MTNL has long erased its net worth. The department of public enterprises categorised the company as “sick” in 2015. MTNL had already run losses for three years before that. Yet the only reason MTNL found subscribers for its debt issue was that each rupee of it was backed by a sovereign guarantee.

These were clearly government of India papers, which is why they were priced so fine close to other 10-year gilts.  

And yet, this listed company went ahead and told the bourses it would renege on the interest payment. “Due to insufficient funds.
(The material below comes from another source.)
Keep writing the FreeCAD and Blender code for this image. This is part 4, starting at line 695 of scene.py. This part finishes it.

MTNL could not fund the escrow account with the adequate amount,” it said in its notice to the stock exchanges.

The company that once lorded over the telecom business of Mumbai and Delhi in both fixed and mobile telephony, and was the poster boy of the Indian telecom revolution, and had once also been listed on NYSE, had no business sending out the notice since it effectively meant telling the world that the government of India was either unable or unwilling to service its debt.  
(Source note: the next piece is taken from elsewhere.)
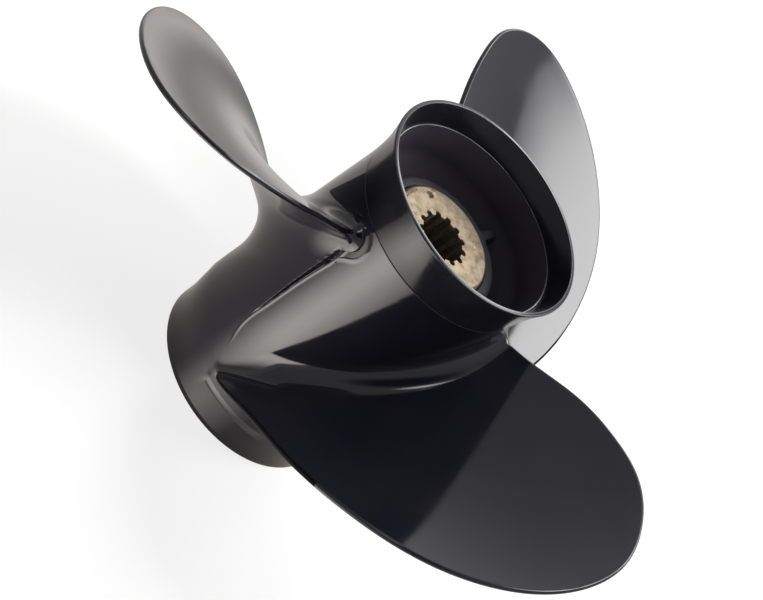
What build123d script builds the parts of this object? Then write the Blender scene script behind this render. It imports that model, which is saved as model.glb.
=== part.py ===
# Three-blade, right-hand outboard propeller with a flared exhaust end and a rubber-cushioned
# splined hub. +Z runs aft along the shaft axis, Z = 0 is the front rim of the barrel and +X is
# the reference line of blade 1. Lengths are in millimetres and angles in degrees.

import os
from math import atan2, cos, hypot, pi, radians, sin

from build123d import *

os.makedirs("parts", exist_ok=True)

# Overall
blade_count = 3
overall_length = 148.6
tip_radius = 155.45

# Barrel: the outer exhaust tube, slightly tapered, with a smaller collar at its front end
barrel_radius = 45.0
barrel_front_radius = 46.8
taper_top = 118.0
barrel_inner_radius = 41.5
collar_radius = 44.6
collar_top = 13.7
collar_bevel_top = 19.0
recess_radius = 42.4
recess_depth = 10.0
spigot_radius = 44.1
spigot_bottom = 125.9
spigot_top = 138.7
mouth_radius = 43.2
mouth_taper_bottom = 124.0
rim_round = 0.4
mouth_round = 0.3

# Diffuser ring: the flared ring pressed over the barrel's aft end
flare_radius = 49.8
flare_lip = 2.0
flare_lip_round = 0.75
ring_bottom_radius = 45.15

# Inner hub and the ribs that carry it inside the barrel
hub_radius = 31.0
hub_bore_radius = 25.2
hub_bottom = 18.0
hub_top = 121.0
hub_round = 3.0
rib_thickness = 5.0
rib_bottom = 22.0
rib_top = 119.0
rib_round = 2.0
rib_angle = 108.1

# Splined brass sleeve and its aft flange
sleeve_radius = 17.5
sleeve_bottom = 14.0
flange_radius = 24.8
flange_top = 122.7
flange_thickness = 6.0
flange_chamfer = 1.3
spline_count = 13
spline_major_radius = 12.65
spline_minor_radius = 10.6
groove_width = 2.9
groove_angle = 7.6
pilot_radius = 14.2
pilot_depth = 10.0

# Marks in the flange's face: a stake, an arc groove and three punch dots
stake_radius = 20.4
stake_angle = -178.5
stake_diameter = 3.6
stake_depth = 1.6
arc_groove_radius = 22.75
arc_groove_width = 0.9
arc_groove_start = -160.0
arc_groove_end = -112.0
arc_groove_depth = 0.6
dot_diameter = 1.4
dot_depth = 0.4
dot_places = ((19.4, 67.7), (18.4, 86.0), (18.4, 98.0))

# Rubber bush between the inner hub and the sleeve
running_clearance = 0.05
rubber_bottom = 22.0
rubber_top = 116.2
rubber_chamfer = 2.0

# Blades: right-hand helix, raked aft and skewed, edges given at shares of the blade's height. The
# aft face rises to the root and is hollow further out; hollow_terms give how hollow, in powers
# of that share, and root_rise lifts the face a little more close to the barrel
pitch = 318.0
root_height = 83.2
rake_terms = (37.3, 8.3, -15.5)
edge_shares = (0.0, 0.15, 0.35, 0.55, 0.73, 0.87, 0.96)
leading_angles = (-66.9, -62.5, -49.0, -37.7, -25.8, -14.4, -3.2)
trailing_angles = (37.9, 36.4, 36.4, 34.4, 30.9, 25.3, 19.2)
tip_angle = 8.8
hollow_terms = (-6.5, 23.8, -16.3, -1.0)
root_rise = 2.0
root_rise_power = 8
root_thickness = 8.0
tip_thickness = 3.2
edge_thickness = 2.4
root_depth = 8.0
section_places = (10, 22, 34, 48, 64, 80, 96, 112, 128, 144, 160)
section_half_width = 72.0
section_points = 13


def polar(radius, angle):
    """Point of the XY plane at a radius and an angle from +X."""
    return (radius * cos(radians(angle)), radius * sin(radians(angle)))


def blade_share(radius):
    """0 at the barrel's surface and 1 at the blade's tip."""
    return (radius - barrel_radius) / (tip_radius - barrel_radius)


def between(share, values):
    """Value at a share of the blade's height, on straight lines between the edge stations."""
    shares = edge_shares + (1.0,)
    share = min(max(share, 0.0), 1.0)
    last = max(i for i in range(len(shares) - 1) if shares[i] <= share)
    part = (share - shares[last]) / (shares[last + 1] - shares[last])
    return values[last] + part * (values[last + 1] - values[last])


def mean_height(x, y):
    """Height of the blade's mean surface: a helix of constant pitch, raked aft."""
    share = max(blade_share(hypot(x, y)), 0.0)
    rake = sum(term * share ** (power + 1) for power, term in enumerate(rake_terms))
    return root_height + rake + pitch * atan2(y, x) / (2 * pi)


def face_offset(x, y, side):
    """Height of the aft face (side 1) or the front face (side -1) over the mean surface."""
    radius = max(hypot(x, y), barrel_radius)
    share = min(blade_share(radius), 1.0)
    start = between(share, leading_angles + (tip_angle,))
    end = between(share, trailing_angles + (tip_angle,))
    middle = (start + end) / 2
    half_width = max((end - start) / 2, 5.0)
    across = (atan2(y, x) * 180 / pi - middle) / half_width
    fullness = max(1 - across**2, 0.0)
    mid_thickness = root_thickness + (tip_thickness - root_thickness) * share
    upright = hypot(1, pitch / (2 * pi * radius))
    hollow = sum(term * share**power for power, term in enumerate(hollow_terms))
    hollow -= root_rise * (1 - share) ** root_rise_power
    if side > 0:
        return edge_thickness / 2 * upright - hollow * fullness
    bulge = (mid_thickness - edge_thickness) * upright + max(hollow, 0.0)
    return -edge_thickness / 2 * upright - bulge * fullness


def section_curve(x, side):
    """Points of a blade section at one x, on its aft side (1) or its front side (-1)."""
    step = 2 * section_half_width / (section_points - 1)
    places = [-section_half_width + step * i for i in range(section_points)]
    return [(y, mean_height(x, y) + face_offset(x, y, side)) for y in places]


# Barrel
with BuildPart() as barrel:
    with BuildSketch(Plane.XZ):
        with BuildLine():
            Polyline(
                (recess_radius, 0),
                (collar_radius, 0),
                (collar_radius, collar_top),
                (barrel_front_radius, collar_bevel_top),
                (barrel_radius, taper_top),
                (barrel_radius, spigot_bottom),
                (spigot_radius, spigot_bottom),
                (spigot_radius, spigot_top),
                (mouth_radius, spigot_top),
                (barrel_inner_radius, mouth_taper_bottom),
                (barrel_inner_radius, recess_depth),
                (recess_radius, recess_depth),
                close=True,
            )
        make_face()
    revolve(axis=Axis.Z)
    front_rim = barrel.edges().group_by(Axis.Z)[0].sort_by(SortBy.RADIUS)[-1]
    aft_rims = barrel.edges().group_by(Axis.Z)[-1]
    fillet(front_rim, radius=rim_round)
    fillet(aft_rims, radius=mouth_round)

barrel.part.label = "barrel"
export_step(barrel.part, "parts/barrel.step")

# Diffuser ring
with BuildPart() as diffuser_ring:
    with BuildSketch(Plane.XZ):
        with BuildLine():
            outside = Spline(
                (ring_bottom_radius, spigot_bottom),
                (flare_radius, overall_length),
                tangents=((0.05, 1), (0.33, 1)),
            )
            inside = Spline(
                (spigot_radius, spigot_top),
                (flare_radius - flare_lip, overall_length),
                tangents=((0.3, 1), (0.38, 1)),
            )
            Line(outside @ 1, inside @ 1)
            Polyline(inside @ 0, (spigot_radius, spigot_bottom), outside @ 0)
        make_face()
    revolve(axis=Axis.Z)
    outer_lip = diffuser_ring.edges().group_by(Axis.Z)[-1].sort_by(SortBy.LENGTH)[-1]
    fillet(outer_lip, radius=flare_lip_round)
    inner_lip = diffuser_ring.edges().group_by(Axis.Z)[-1].sort_by(SortBy.LENGTH)[0]
    fillet(inner_lip, radius=rim_round)

diffuser_ring.part.label = "diffuser_ring"
export_step(diffuser_ring.part, "parts/diffuser_ring.step")

# Inner hub
with BuildPart() as inner_hub:
    with BuildSketch(Plane.XY.offset(hub_bottom)):
        Circle(hub_radius)
        Circle(hub_bore_radius, mode=Mode.SUBTRACT)
    extrude(amount=hub_top - hub_bottom)
    outer_rims = inner_hub.edges().filter_by(GeomType.CIRCLE).sort_by(SortBy.RADIUS)[-2:]
    fillet(outer_rims, radius=hub_round)

inner_hub.part.label = "inner_hub"
export_step(inner_hub.part, "parts/inner_hub.step")

# Ribs: each joins the inner hub to the barrel
for number in range(blade_count):
    direction = rib_angle + number * 360 / blade_count
    with BuildPart() as rib:
        with BuildSketch(Plane.XY.offset(rib_bottom)):
            with Locations(Rotation(0, 0, direction)):
                Rectangle(barrel_radius, rib_thickness, align=(Align.MIN, Align.CENTER))
            Circle(barrel_inner_radius, mode=Mode.INTERSECT)
            Circle(hub_radius, mode=Mode.SUBTRACT)
        extrude(amount=rib_top - rib_bottom)
        ends = rib.edges().filter_by(GeomType.LINE).filter_by(Axis.Z, reverse=True)
        fillet(ends, radius=rib_round)
    rib.part.label = f"rib_{number + 1}"
    export_step(rib.part, f"parts/rib_{number + 1}.step")

# Blade 1, then its turned copies
with BuildPart() as blade:
    for place in section_places:
        plane = Plane(origin=(place, 0, 0), x_dir=(0, 1, 0), z_dir=(1, 0, 0))
        with BuildSketch(plane):
            with BuildLine():
                aft = Spline(section_curve(place, 1))
                front = Spline(section_curve(place, -1))
                Line(aft @ 0, front @ 0)
                Line(aft @ 1, front @ 1)
            make_face()
    loft()
    with BuildSketch():
        radii = [barrel_radius + (tip_radius - barrel_radius) * s for s in edge_shares]
        leading = [polar(r, a) for r, a in zip(radii, leading_angles)]
        trailing = [polar(r, a) for r, a in zip(radii, trailing_angles)]
        with BuildLine():
            edge = Spline(leading + [polar(tip_radius, tip_angle)] + trailing[::-1])
            inner_radius = barrel_radius - root_depth
            Polyline(
                edge @ 1,
                polar(inner_radius, trailing_angles[0]),
                polar(inner_radius, leading_angles[0]),
                edge @ 0,
            )
        make_face()
    extrude(amount=overall_length, mode=Mode.INTERSECT)
    with BuildSketch(Plane.XZ):
        with BuildLine():
            Polyline(
                (0, 0),
                (barrel_front_radius, 0),
                (barrel_front_radius, collar_bevel_top),
                (barrel_radius, taper_top),
                (barrel_radius, overall_length),
                (0, overall_length),
                close=True,
            )
        make_face()
    revolve(axis=Axis.Z, mode=Mode.SUBTRACT)

for number in range(blade_count):
    with BuildPart() as turned_blade:
        add(blade.part, rotation=(0, 0, number * 360 / blade_count))
    turned_blade.part.label = f"blade_{number + 1}"
    export_step(turned_blade.part, f"parts/blade_{number + 1}.step")

# Splined sleeve
with BuildPart() as splined_sleeve:
    with BuildSketch(Plane.XY.offset(sleeve_bottom)):
        Circle(sleeve_radius)
    extrude(amount=flange_top - sleeve_bottom)
    with BuildSketch(Plane.XY.offset(flange_top - flange_thickness)):
        Circle(flange_radius)
    extrude(amount=flange_thickness)
    chamfer(splined_sleeve.edges().group_by(Axis.Z)[-1], length=flange_chamfer)
    with BuildSketch(Plane.XY.offset(sleeve_bottom)):
        Circle(spline_minor_radius)
        groove_length = 2 * groove_width
        middle_radius = spline_major_radius - groove_length / 2
        with PolarLocations(middle_radius, spline_count, start_angle=groove_angle):
            SlotOverall(groove_length, groove_width)
    extrude(amount=flange_top - sleeve_bottom, mode=Mode.SUBTRACT)
    with Locations(Plane.XY.offset(sleeve_bottom)):
        Cylinder(
            pilot_radius,
            pilot_depth,
            align=(Align.CENTER, Align.CENTER, Align.MIN),
            mode=Mode.SUBTRACT,
        )
    with BuildSketch(Plane.XY.offset(flange_top)):
        with Locations(polar(stake_radius, stake_angle)):
            Circle(stake_diameter / 2)
    extrude(amount=-stake_depth, mode=Mode.SUBTRACT)
    with BuildSketch(Plane.XY.offset(flange_top)):
        for radius, angle in dot_places:
            with Locations(polar(radius, angle)):
                Circle(dot_diameter / 2)
    extrude(amount=-dot_depth, mode=Mode.SUBTRACT)
    with BuildSketch(Plane.XY.offset(flange_top)):
        with BuildLine():
            groove_arc = CenterArc(
                (0, 0), arc_groove_radius, arc_groove_start, arc_groove_end - arc_groove_start
            )
        SlotArc(groove_arc, arc_groove_width)
    extrude(amount=-arc_groove_depth, mode=Mode.SUBTRACT)

splined_sleeve.part.label = "splined_sleeve"
export_step(splined_sleeve.part, "parts/splined_sleeve.step")

# Rubber bush
with BuildPart() as rubber_bush:
    with BuildSketch(Plane.XY.offset(rubber_bottom)):
        Circle(hub_bore_radius - running_clearance)
        Circle(sleeve_radius + running_clearance, mode=Mode.SUBTRACT)
    extrude(amount=rubber_top - rubber_bottom)
    outer_edges = rubber_bush.edges().filter_by(GeomType.CIRCLE).sort_by(SortBy.RADIUS)[-2:]
    chamfer(outer_edges, length=rubber_chamfer)

rubber_bush.part.label = "rubber_bush"
export_step(rubber_bush.part, "parts/rubber_bush.step")
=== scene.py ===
import bpy
import numpy as np
from mathutils import Matrix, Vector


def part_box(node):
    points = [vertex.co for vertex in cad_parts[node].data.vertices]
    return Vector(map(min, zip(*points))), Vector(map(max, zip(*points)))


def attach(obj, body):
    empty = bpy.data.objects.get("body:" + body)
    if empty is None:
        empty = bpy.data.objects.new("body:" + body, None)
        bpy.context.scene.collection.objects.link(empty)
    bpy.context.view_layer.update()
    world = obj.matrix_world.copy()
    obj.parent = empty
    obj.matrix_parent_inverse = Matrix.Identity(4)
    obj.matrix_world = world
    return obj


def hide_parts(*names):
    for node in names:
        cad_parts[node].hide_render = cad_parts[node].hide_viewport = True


# Three-blade outboard propeller standing on its front rim, shaft axis along Z, aft end up.
# Lengths in the settings are millimetres, which makePiece turns to metres, and angles are degrees;
# the coats, the floor, the softboxes and the camera are set in metres.

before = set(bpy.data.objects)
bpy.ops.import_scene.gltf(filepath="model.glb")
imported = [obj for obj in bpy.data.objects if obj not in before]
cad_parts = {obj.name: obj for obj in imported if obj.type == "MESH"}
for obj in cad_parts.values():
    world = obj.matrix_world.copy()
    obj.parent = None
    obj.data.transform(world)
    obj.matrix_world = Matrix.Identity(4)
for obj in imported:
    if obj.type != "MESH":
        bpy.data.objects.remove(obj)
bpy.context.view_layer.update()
mm = 0.001


# ---- helpers

def low(node, axis):
    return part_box(node)[0][axis] / mm


def high(node, axis):
    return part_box(node)[1][axis] / mm


def fade(x, start, end):
    # 0 before the start, 1 past the end and 3t^2 - 2t^3 between them; the end may be the lower of the two
    t = np.clip((x - start) / (end - start), 0.0, 1.0)
    return t * t * (3 - 2 * t)


def polar(radius, angle, z):
    # (r cos a, r sin a, z)
    radius, angle, z = np.broadcast_arrays(radius, np.radians(angle), z)
    return np.stack([radius * np.cos(angle), radius * np.sin(angle), z], -1)


def aim(azimuth, elevation):
    # unit direction (cos e cos a, cos e sin a, sin e)
    a, e = np.radians(azimuth), np.radians(elevation)
    return np.cos(e) * np.cos(a), np.cos(e) * np.sin(a), np.sin(e)


def unit(vectors):
    # each vector over its own length
    return vectors / np.linalg.norm(vectors, axis=-1, keepdims=True)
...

Despite this shocker there was no larger panic in the market, possibly because in February MTNL had defaulted on the payment of interest and principal on another debt of 329 crore. 

Realising the scale of the goofup, government mandarins this week put out unattributed media reports to say that they will not renege on the payouts.  

There can only be two reasons leading up to this blunder by MTNL. Either at some level in the government, such as in the department of telecom, the idea went round that they could get away with a debt default once again, or someone at MTNL had jumped the gun.  

It is inconceivable, given the way public sector companies are run in India, that anyone in MTNL would have taken such a big step without keeping the government involved.  

So the former remains the only plausible explanation. If so, this leaves a huge question mark on the debt-management capacity of the government as far as state-owned companies are concerned. It is worth reminding at this stage that up north in China, some of the country’s recent market meltdowns are due to state-owned companies not being able to stick to their debt deadlines.

Since the MTNL saga began on Friday there has been another strand of media reports. These reports note that the government is planning to either merge the company with sister BSNL, or strip down its assets, basically spectrum.  

Whatever maybe the provenance of those reports, they would have mattered little to the markets since MTNL by any reckoning has been defunct for a long time.  

In India, there are 402 Union government-run enterprises. Of these, only 193 made profits in 2022-23. Mergers of loss-making state-owned companies into another have rarely been anything other than a means to help employees with their salary and bondholders, including banks, protect their dues.  

This, too, would have passed unnoticed.  

But the publication of the price-sensitive information followed by a possible retraction and then the rumours of a merger with BSNL has sent MTNL share prices soaring by 31% in just four days, like those random penny stocks floated by quirky companies whose price speculation India’s markets regulator frowns upon.  

All of these could have been avoided if the government had simply written a cheque to MTNL on time instead, as it will do now. And if along with the MTNL notice to the stock exchanges a government release had been issued, assuring the debtors that their investment was safe. 

Not doing so in time has made a government-owned stock jump around—not an unedifying spectacle and certainly not just after India debt papers have got included in the global league.